Written problem: Without altering anything, output the material below.

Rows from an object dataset
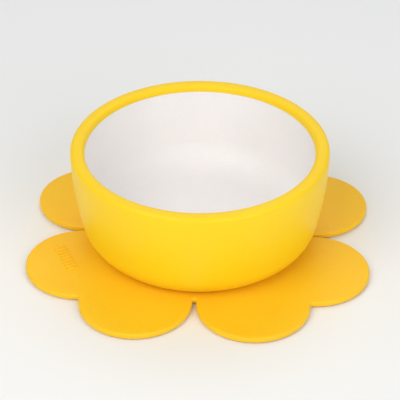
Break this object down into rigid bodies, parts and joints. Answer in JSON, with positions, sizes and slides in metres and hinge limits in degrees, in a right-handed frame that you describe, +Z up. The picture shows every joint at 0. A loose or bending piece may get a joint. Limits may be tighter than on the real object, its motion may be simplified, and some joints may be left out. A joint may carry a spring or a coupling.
{
  "type": "suction bowl",
  "caption": "Small round feeding bowl with a white inside and a yellow outside on a flat flower-shaped suction base whose petal pairs peel up to release it.",
  "frame": {"origin": "on the table, under the middle of the bowl, at the underside of the sealing lip", "axes": "+Z up out of the bowl; the deep clefts between petal pairs lie on X and Y"},
  "size_m": [0.1398, 0.1398, 0.0457],
  "materials": {
    "liner_white": "satin silicone",
    "shell_yellow": "satin silicone",
    "base_orange": "satin silicone"
  },
  "bodies": {
    "base": {"base_ring": "base_orange", "suction_cup": "base_orange"},
    "bowl": {"inner_bowl": "liner_white", "outer_shell": "shell_yellow"},
    "petals_1_2": {"petal_1": "base_orange", "petal_2": "base_orange"},
    "petals_3_4": {"petal_3": "base_orange", "petal_4": "base_orange"},
    "petals_5_6": {"petal_5": "base_orange", "petal_6": "base_orange"},
    "petals_7_8": {"petal_7": "base_orange", "petal_8": "base_orange"}
  },
  "joints": [
    {"name": "press", "type": "slide", "parent": "base", "child": "bowl", "axis": [0, 0, -1], "range_m": [0, 0.002], "stiffness_N_per_m": 10000, "deforming": ["suction_cup"]},
    {"name": "lift_petals_1_2", "type": "hinge", "parent": "base", "child": "petals_1_2", "pos_m": [0.03343, 0.03343, 0.0029], "axis": [0.7071, -0.7071, 0], "range_deg": [0, 65], "stiffness_Nm_per_rad": 0.026},
    {"name": "lift_petals_3_4", "type": "hinge", "parent": "base", "child": "petals_3_4", "pos_m": [-0.03343, 0.03343, 0.0029], "axis": [0.7071, 0.7071, 0], "range_deg": [0, 65], "stiffness_Nm_per_rad": 0.026},
    {"name": "lift_petals_5_6", "type": "hinge", "parent": "base", "child": "petals_5_6", "pos_m": [-0.03343, -0.03343, 0.0029], "axis": [-0.7071, 0.7071, 0], "range_deg": [0, 65], "stiffness_Nm_per_rad": 0.026},
    {"name": "lift_petals_7_8", "type": "hinge", "parent": "base", "child": "petals_7_8", "pos_m": [0.03343, -0.03343, 0.0029], "axis": [-0.7071, -0.7071, 0], "range_deg": [0, 65], "stiffness_Nm_per_rad": 0.026}
  ]
}
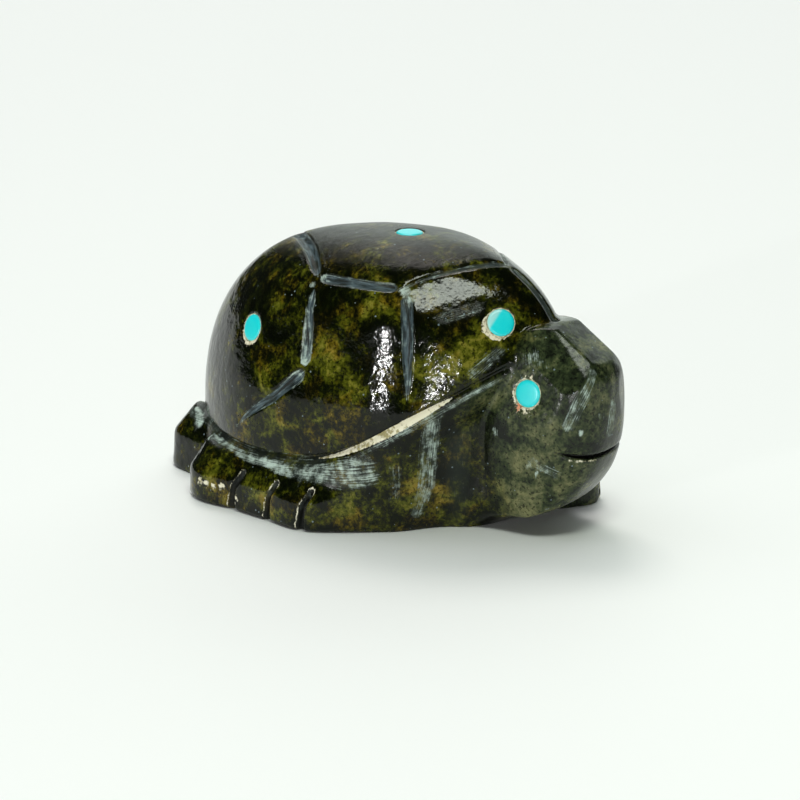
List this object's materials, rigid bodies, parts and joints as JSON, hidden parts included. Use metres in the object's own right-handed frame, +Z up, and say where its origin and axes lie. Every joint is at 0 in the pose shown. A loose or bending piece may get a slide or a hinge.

Solved problem:
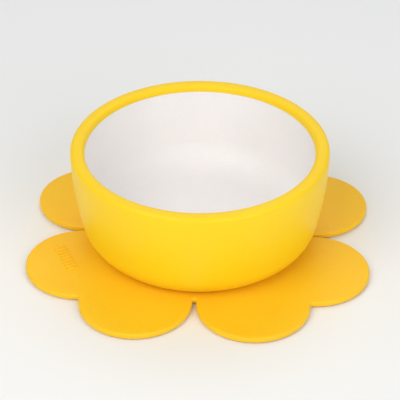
Break this object down into rigid bodies, parts and joints. Answer in JSON, with positions, sizes and slides in metres and hinge limits in degrees, in a right-handed frame that you describe, +Z up. The picture shows every joint at 0. A loose or bending piece may get a joint. Limits may be tighter than on the real object, its motion may be simplified, and some joints may be left out. A joint may carry a spring or a coupling.
{
  "type": "suction bowl",
  "caption": "Small round feeding bowl with a white inside and a yellow outside on a flat flower-shaped suction base whose petal pairs peel up to release it.",
  "frame": {"origin": "on the table, under the middle of the bowl, at the underside of the sealing lip", "axes": "+Z up out of the bowl; the deep clefts between petal pairs lie on X and Y"},
  "size_m": [0.1398, 0.1398, 0.0457],
  "materials": {
    "liner_white": "satin silicone",
    "shell_yellow": "satin silicone",
    "base_orange": "satin silicone"
  },
  "bodies": {
    "base": {"base_ring": "base_orange", "suction_cup": "base_orange"},
    "bowl": {"inner_bowl": "liner_white", "outer_shell": "shell_yellow"},
    "petals_1_2": {"petal_1": "base_orange", "petal_2": "base_orange"},
    "petals_3_4": {"petal_3": "base_orange", "petal_4": "base_orange"},
    "petals_5_6": {"petal_5": "base_orange", "petal_6": "base_orange"},
    "petals_7_8": {"petal_7": "base_orange", "petal_8": "base_orange"}
  },
  "joints": [
    {"name": "press", "type": "slide", "parent": "base", "child": "bowl", "axis": [0, 0, -1], "range_m": [0, 0.002], "stiffness_N_per_m": 10000, "deforming": ["suction_cup"]},
    {"name": "lift_petals_1_2", "type": "hinge", "parent": "base", "child": "petals_1_2", "pos_m": [0.03343, 0.03343, 0.0029], "axis": [0.7071, -0.7071, 0], "range_deg": [0, 65], "stiffness_Nm_per_rad": 0.026},
    {"name": "lift_petals_3_4", "type": "hinge", "parent": "base", "child": "petals_3_4", "pos_m": [-0.03343, 0.03343, 0.0029], "axis": [0.7071, 0.7071, 0], "range_deg": [0, 65], "stiffness_Nm_per_rad": 0.026},
    {"name": "lift_petals_5_6", "type": "hinge", "parent": "base", "child": "petals_5_6", "pos_m": [-0.03343, -0.03343, 0.0029], "axis": [-0.7071, 0.7071, 0], "range_deg": [0, 65], "stiffness_Nm_per_rad": 0.026},
    {"name": "lift_petals_7_8", "type": "hinge", "parent": "base", "child": "petals_7_8", "pos_m": [0.03343, -0.03343, 0.0029], "axis": [-0.7071, -0.7071, 0], "range_deg": [0, 65], "stiffness_Nm_per_rad": 0.026}
  ]
}
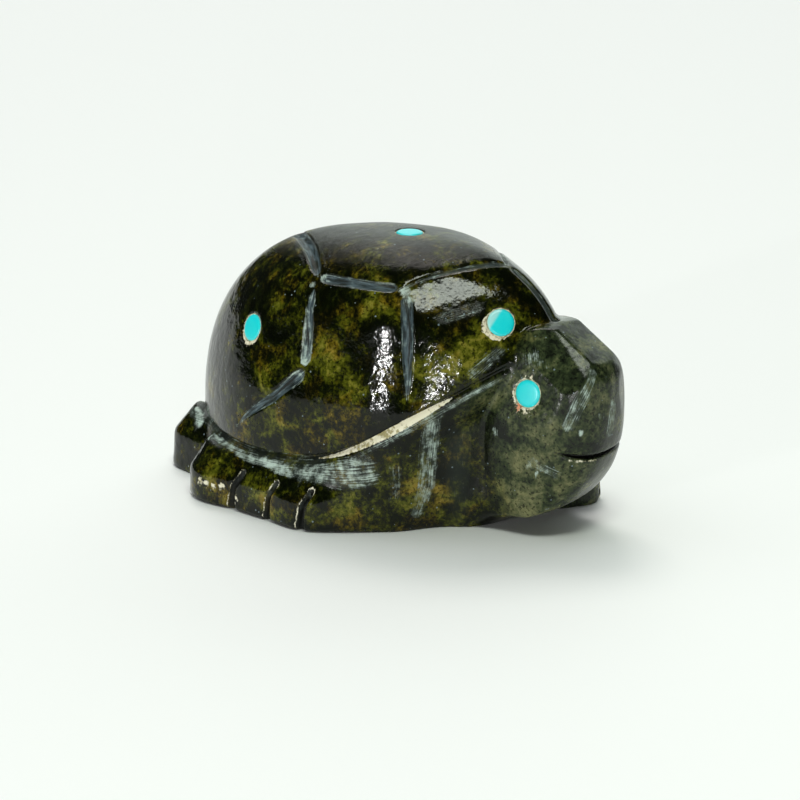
List this object's materials, rigid bodies, parts and joints as JSON, hidden parts included. Use metres in the object's own right-handed frame, +Z up, and say where its origin and axes lie. Every joint is at 0 in the pose shown. A loose or bending piece may get a slide or a hinge.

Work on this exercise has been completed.